On top of all that, we have a police-held register of
ISPs and telcos, which must be kept up to date at all times. Yes, we’re getting
a “licensed ISP” regime without any of the benefits.
All of this concerns me. We’ll need to submit on it, if
the government opens up the bill to public submission (something it may choose
to avoid). While I’m always wary of getting involved in any conversation about
security agencies and various tin-foil hat (black tin-foil hat, no less)
conspiracies, I do object to having my right to privacy treated in a cavalier
manner. Hopefully we can make some suggestions that will improve this bill
before it’s passed into law.
For more reading on this I suggest you have a look at
Thomas Beagle’s excellent piece over at Tech Liberty. Thomas is a much faster
reader than I am and he’s done a good job of working through the various parts
of the bill. We’ll need to do a lot more of that before the government gets to
decide on interception of our communications.

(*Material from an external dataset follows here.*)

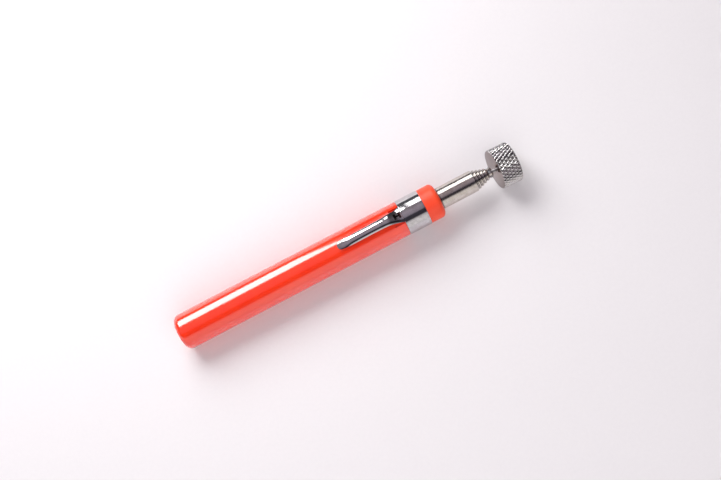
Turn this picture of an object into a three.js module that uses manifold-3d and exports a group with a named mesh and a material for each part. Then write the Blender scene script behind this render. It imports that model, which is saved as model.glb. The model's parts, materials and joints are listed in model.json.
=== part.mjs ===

Hi, I’ve also been approached by a MoBIE bureaucrat claiming I got major parts of my article wrong. I’ve reviewed what he’s said and as far as I can tell it’s spin rather than substance.
In particular he denies that TICS gives the GCSB sweeping powers of oversight and control over NZ’s telecommunications networks. However, he even contradicts himself in his own email. I’ve written a response and published it here: http://techliberty.org.nz/does-tics-really-give-gcsb-control/
Or to put it more simply: "You’ve got to notify of us everything you do, and we can override anything you have done or plan to do, and fine you if you don’t do what we say…. but we don’t control it. No no no!"
Officials charged with the new Bill say about this article:" The Ministry says network management is not new, that in fact the GCSB works in partnership with network operators today." Voluntary compliance is world’s apart from compulsory compliance required by executive decision. Surely the officials aren’t so glibly side-stepping this Kafka-esque issue?